EXERCISE TASK -
Take the material and output all of it exactly.

INFORMATION SHOWN -
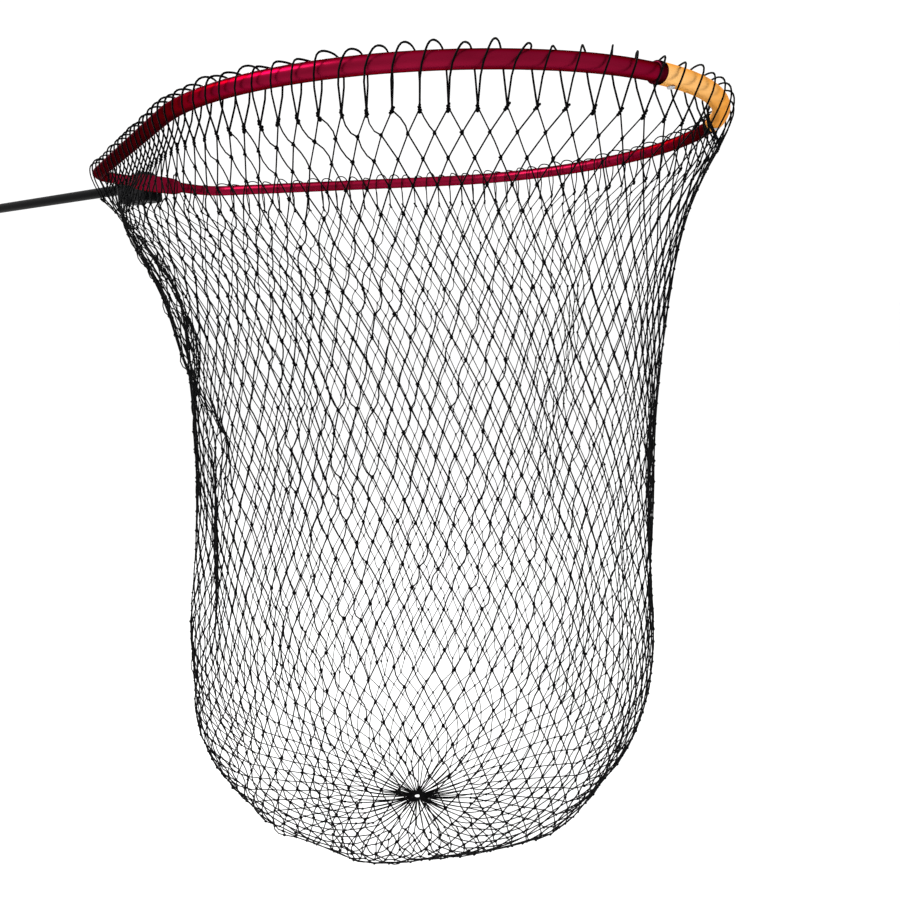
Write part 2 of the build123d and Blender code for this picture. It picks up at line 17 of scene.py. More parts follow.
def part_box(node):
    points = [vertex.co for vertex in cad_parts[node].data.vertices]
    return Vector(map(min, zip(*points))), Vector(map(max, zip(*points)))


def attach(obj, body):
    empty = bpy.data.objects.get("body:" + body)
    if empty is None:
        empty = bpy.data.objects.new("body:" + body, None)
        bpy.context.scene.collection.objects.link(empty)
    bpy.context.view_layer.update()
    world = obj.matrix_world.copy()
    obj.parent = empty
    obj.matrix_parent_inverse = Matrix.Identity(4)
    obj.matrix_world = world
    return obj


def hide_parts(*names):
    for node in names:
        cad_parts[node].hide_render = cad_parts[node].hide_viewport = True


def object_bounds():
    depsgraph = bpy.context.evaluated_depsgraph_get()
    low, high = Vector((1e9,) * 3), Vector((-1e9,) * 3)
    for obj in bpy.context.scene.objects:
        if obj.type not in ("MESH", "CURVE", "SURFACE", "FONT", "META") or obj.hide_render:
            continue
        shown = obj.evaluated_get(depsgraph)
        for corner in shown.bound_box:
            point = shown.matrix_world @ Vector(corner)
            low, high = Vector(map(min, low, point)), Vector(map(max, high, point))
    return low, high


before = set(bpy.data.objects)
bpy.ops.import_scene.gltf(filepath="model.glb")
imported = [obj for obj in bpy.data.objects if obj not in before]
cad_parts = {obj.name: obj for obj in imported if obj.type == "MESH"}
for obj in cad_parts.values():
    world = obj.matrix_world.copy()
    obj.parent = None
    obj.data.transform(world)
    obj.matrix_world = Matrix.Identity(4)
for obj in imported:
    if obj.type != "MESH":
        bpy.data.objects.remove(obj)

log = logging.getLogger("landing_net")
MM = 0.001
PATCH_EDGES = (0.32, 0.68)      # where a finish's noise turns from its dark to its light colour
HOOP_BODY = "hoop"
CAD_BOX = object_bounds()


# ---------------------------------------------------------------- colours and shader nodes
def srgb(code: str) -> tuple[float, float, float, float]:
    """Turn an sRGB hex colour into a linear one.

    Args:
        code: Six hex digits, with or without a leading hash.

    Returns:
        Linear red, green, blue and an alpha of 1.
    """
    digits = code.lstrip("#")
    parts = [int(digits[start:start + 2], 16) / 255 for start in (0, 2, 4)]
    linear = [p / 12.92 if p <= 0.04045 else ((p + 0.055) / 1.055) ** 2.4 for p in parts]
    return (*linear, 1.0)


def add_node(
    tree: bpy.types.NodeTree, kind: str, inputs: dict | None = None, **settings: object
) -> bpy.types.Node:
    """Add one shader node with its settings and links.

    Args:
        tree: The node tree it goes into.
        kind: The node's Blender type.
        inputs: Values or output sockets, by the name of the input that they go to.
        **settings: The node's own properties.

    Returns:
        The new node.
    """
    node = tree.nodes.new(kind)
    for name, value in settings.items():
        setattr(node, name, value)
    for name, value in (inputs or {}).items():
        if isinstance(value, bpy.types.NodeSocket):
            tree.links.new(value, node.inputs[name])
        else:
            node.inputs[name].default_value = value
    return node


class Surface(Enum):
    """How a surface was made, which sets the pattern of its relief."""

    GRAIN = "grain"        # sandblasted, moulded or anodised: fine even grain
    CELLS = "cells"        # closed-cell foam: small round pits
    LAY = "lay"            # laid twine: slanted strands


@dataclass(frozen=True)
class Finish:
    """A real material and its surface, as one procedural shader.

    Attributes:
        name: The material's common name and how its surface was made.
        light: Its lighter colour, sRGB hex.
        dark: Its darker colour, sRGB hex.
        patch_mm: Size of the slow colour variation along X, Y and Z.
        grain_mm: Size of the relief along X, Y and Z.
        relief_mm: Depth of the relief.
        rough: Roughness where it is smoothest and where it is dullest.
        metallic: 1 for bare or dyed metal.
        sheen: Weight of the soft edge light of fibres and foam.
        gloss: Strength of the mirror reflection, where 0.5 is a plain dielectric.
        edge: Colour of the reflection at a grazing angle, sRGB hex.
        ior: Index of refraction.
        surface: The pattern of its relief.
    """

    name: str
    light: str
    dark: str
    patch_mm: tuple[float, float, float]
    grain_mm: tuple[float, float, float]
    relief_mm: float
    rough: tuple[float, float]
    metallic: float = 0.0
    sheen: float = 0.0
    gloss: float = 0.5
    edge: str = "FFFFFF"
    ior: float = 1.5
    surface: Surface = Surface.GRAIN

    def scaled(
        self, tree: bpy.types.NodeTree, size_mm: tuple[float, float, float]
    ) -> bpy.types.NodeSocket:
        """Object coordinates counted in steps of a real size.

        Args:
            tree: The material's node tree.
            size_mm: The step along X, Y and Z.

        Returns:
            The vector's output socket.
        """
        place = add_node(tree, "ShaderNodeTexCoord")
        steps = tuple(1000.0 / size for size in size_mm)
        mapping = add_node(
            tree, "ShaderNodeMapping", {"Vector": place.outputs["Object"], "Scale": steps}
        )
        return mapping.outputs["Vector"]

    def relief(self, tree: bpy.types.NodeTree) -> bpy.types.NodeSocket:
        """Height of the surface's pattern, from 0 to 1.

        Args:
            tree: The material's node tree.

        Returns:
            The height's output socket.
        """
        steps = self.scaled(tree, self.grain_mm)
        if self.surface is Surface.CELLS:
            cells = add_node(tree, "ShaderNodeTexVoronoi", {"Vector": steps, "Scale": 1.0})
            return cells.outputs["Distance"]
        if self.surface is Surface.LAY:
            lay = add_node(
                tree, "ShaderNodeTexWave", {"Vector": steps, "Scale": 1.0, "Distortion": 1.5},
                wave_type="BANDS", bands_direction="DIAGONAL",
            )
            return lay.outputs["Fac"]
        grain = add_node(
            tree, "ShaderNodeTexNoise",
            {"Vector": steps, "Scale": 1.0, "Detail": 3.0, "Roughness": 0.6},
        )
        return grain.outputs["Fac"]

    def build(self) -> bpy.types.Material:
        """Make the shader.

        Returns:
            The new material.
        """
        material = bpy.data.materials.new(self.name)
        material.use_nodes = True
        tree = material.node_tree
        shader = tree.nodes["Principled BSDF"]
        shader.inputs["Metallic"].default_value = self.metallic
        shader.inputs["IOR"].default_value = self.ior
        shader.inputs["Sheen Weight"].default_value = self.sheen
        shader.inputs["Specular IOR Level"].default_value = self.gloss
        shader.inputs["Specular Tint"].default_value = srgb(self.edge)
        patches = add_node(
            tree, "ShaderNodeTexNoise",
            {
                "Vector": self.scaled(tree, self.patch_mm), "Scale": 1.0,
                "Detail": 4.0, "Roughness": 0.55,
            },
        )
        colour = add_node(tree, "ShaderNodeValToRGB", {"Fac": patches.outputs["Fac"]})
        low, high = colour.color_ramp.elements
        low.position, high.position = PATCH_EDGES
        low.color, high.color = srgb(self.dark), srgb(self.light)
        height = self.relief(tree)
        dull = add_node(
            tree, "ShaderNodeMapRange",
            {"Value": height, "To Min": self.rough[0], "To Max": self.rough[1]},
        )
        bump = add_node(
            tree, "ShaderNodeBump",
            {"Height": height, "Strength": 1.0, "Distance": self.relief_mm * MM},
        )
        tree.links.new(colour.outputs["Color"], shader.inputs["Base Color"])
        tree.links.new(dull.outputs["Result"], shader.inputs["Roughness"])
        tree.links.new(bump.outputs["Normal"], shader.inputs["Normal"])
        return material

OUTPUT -
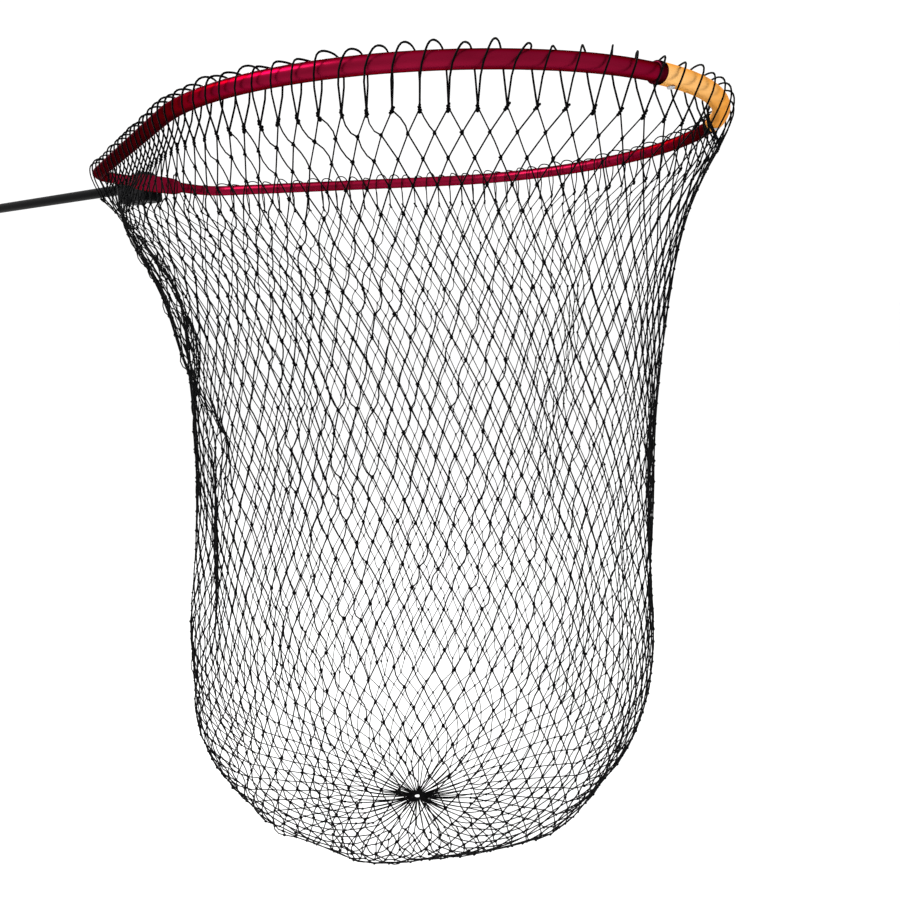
Write part 2 of the build123d and Blender code for this picture. It picks up at line 17 of scene.py. More parts follow.
def part_box(node):
    points = [vertex.co for vertex in cad_parts[node].data.vertices]
    return Vector(map(min, zip(*points))), Vector(map(max, zip(*points)))


def attach(obj, body):
    empty = bpy.data.objects.get("body:" + body)
    if empty is None:
        empty = bpy.data.objects.new("body:" + body, None)
        bpy.context.scene.collection.objects.link(empty)
    bpy.context.view_layer.update()
    world = obj.matrix_world.copy()
    obj.parent = empty
    obj.matrix_parent_inverse = Matrix.Identity(4)
    obj.matrix_world = world
    return obj


def hide_parts(*names):
    for node in names:
        cad_parts[node].hide_render = cad_parts[node].hide_viewport = True


def object_bounds():
    depsgraph = bpy.context.evaluated_depsgraph_get()
    low, high = Vector((1e9,) * 3), Vector((-1e9,) * 3)
    for obj in bpy.context.scene.objects:
        if obj.type not in ("MESH", "CURVE", "SURFACE", "FONT", "META") or obj.hide_render:
            continue
        shown = obj.evaluated_get(depsgraph)
        for corner in shown.bound_box:
            point = shown.matrix_world @ Vector(corner)
            low, high = Vector(map(min, low, point)), Vector(map(max, high, point))
    return low, high


before = set(bpy.data.objects)
bpy.ops.import_scene.gltf(filepath="model.glb")
imported = [obj for obj in bpy.data.objects if obj not in before]
cad_parts = {obj.name: obj for obj in imported if obj.type == "MESH"}
for obj in cad_parts.values():
    world = obj.matrix_world.copy()
    obj.parent = None
    obj.data.transform(world)
    obj.matrix_world = Matrix.Identity(4)
for obj in imported:
    if obj.type != "MESH":
        bpy.data.objects.remove(obj)

log = logging.getLogger("landing_net")
MM = 0.001
PATCH_EDGES = (0.32, 0.68)      # where a finish's noise turns from its dark to its light colour
HOOP_BODY = "hoop"
CAD_BOX = object_bounds()


# ---------------------------------------------------------------- colours and shader nodes
def srgb(code: str) -> tuple[float, float, float, float]:
    """Turn an sRGB hex colour into a linear one.

    Args:
        code: Six hex digits, with or without a leading hash.

    Returns:
        Linear red, green, blue and an alpha of 1.
    """
    digits = code.lstrip("#")
    parts = [int(digits[start:start + 2], 16) / 255 for start in (0, 2, 4)]
    linear = [p / 12.92 if p <= 0.04045 else ((p + 0.055) / 1.055) ** 2.4 for p in parts]
    return (*linear, 1.0)


def add_node(
    tree: bpy.types.NodeTree, kind: str, inputs: dict | None = None, **settings: object
) -> bpy.types.Node:
    """Add one shader node with its settings and links.

    Args:
        tree: The node tree it goes into.
        kind: The node's Blender type.
        inputs: Values or output sockets, by the name of the input that they go to.
        **settings: The node's own properties.

    Returns:
        The new node.
    """
    node = tree.nodes.new(kind)
    for name, value in settings.items():
        setattr(node, name, value)
    for name, value in (inputs or {}).items():
        if isinstance(value, bpy.types.NodeSocket):
            tree.links.new(value, node.inputs[name])
        else:
            node.inputs[name].default_value = value
    return node


class Surface(Enum):
    """How a surface was made, which sets the pattern of its relief."""

    GRAIN = "grain"        # sandblasted, moulded or anodised: fine even grain
    CELLS = "cells"        # closed-cell foam: small round pits
    LAY = "lay"            # laid twine: slanted strands


@dataclass(frozen=True)
class Finish:
    """A real material and its surface, as one procedural shader.

    Attributes:
        name: The material's common name and how its surface was made.
        light: Its lighter colour, sRGB hex.
        dark: Its darker colour, sRGB hex.
        patch_mm: Size of the slow colour variation along X, Y and Z.
        grain_mm: Size of the relief along X, Y and Z.
        relief_mm: Depth of the relief.
        rough: Roughness where it is smoothest and where it is dullest.
        metallic: 1 for bare or dyed metal.
        sheen: Weight of the soft edge light of fibres and foam.
        gloss: Strength of the mirror reflection, where 0.5 is a plain dielectric.
        edge: Colour of the reflection at a grazing angle, sRGB hex.
        ior: Index of refraction.
        surface: The pattern of its relief.
    """

    name: str
    light: str
    dark: str
    patch_mm: tuple[float, float, float]
    grain_mm: tuple[float, float, float]
    relief_mm: float
    rough: tuple[float, float]
    metallic: float = 0.0
    sheen: float = 0.0
    gloss: float = 0.5
    edge: str = "FFFFFF"
    ior: float = 1.5
    surface: Surface = Surface.GRAIN

    def scaled(
        self, tree: bpy.types.NodeTree, size_mm: tuple[float, float, float]
    ) -> bpy.types.NodeSocket:
        """Object coordinates counted in steps of a real size.

        Args:
            tree: The material's node tree.
            size_mm: The step along X, Y and Z.

        Returns:
            The vector's output socket.
        """
        place = add_node(tree, "ShaderNodeTexCoord")
        steps = tuple(1000.0 / size for size in size_mm)
        mapping = add_node(
            tree, "ShaderNodeMapping", {"Vector": place.outputs["Object"], "Scale": steps}
        )
        return mapping.outputs["Vector"]

    def relief(self, tree: bpy.types.NodeTree) -> bpy.types.NodeSocket:
        """Height of the surface's pattern, from 0 to 1.

        Args:
            tree: The material's node tree.

        Returns:
            The height's output socket.
        """
        steps = self.scaled(tree, self.grain_mm)
        if self.surface is Surface.CELLS:
            cells = add_node(tree, "ShaderNodeTexVoronoi", {"Vector": steps, "Scale": 1.0})
            return cells.outputs["Distance"]
        if self.surface is Surface.LAY:
            lay = add_node(
                tree, "ShaderNodeTexWave", {"Vector": steps, "Scale": 1.0, "Distortion": 1.5},
                wave_type="BANDS", bands_direction="DIAGONAL",
            )
            return lay.outputs["Fac"]
        grain = add_node(
            tree, "ShaderNodeTexNoise",
            {"Vector": steps, "Scale": 1.0, "Detail": 3.0, "Roughness": 0.6},
        )
        return grain.outputs["Fac"]

    def build(self) -> bpy.types.Material:
        """Make the shader.

        Returns:
            The new material.
        """
        material = bpy.data.materials.new(self.name)
        material.use_nodes = True
        tree = material.node_tree
        shader = tree.nodes["Principled BSDF"]
        shader.inputs["Metallic"].default_value = self.metallic
        shader.inputs["IOR"].default_value = self.ior
        shader.inputs["Sheen Weight"].default_value = self.sheen
        shader.inputs["Specular IOR Level"].default_value = self.gloss
        shader.inputs["Specular Tint"].default_value = srgb(self.edge)
        patches = add_node(
            tree, "ShaderNodeTexNoise",
            {
                "Vector": self.scaled(tree, self.patch_mm), "Scale": 1.0,
                "Detail": 4.0, "Roughness": 0.55,
            },
        )
        colour = add_node(tree, "ShaderNodeValToRGB", {"Fac": patches.outputs["Fac"]})
        low, high = colour.color_ramp.elements
        low.position, high.position = PATCH_EDGES
        low.color, high.color = srgb(self.dark), srgb(self.light)
        height = self.relief(tree)
        dull = add_node(
            tree, "ShaderNodeMapRange",
            {"Value": height, "To Min": self.rough[0], "To Max": self.rough[1]},
        )
        bump = add_node(
            tree, "ShaderNodeBump",
            {"Height": height, "Strength": 1.0, "Distance": self.relief_mm * MM},
        )
        tree.links.new(colour.outputs["Color"], shader.inputs["Base Color"])
        tree.links.new(dull.outputs["Result"], shader.inputs["Roughness"])
        tree.links.new(bump.outputs["Normal"], shader.inputs["Normal"])
        return material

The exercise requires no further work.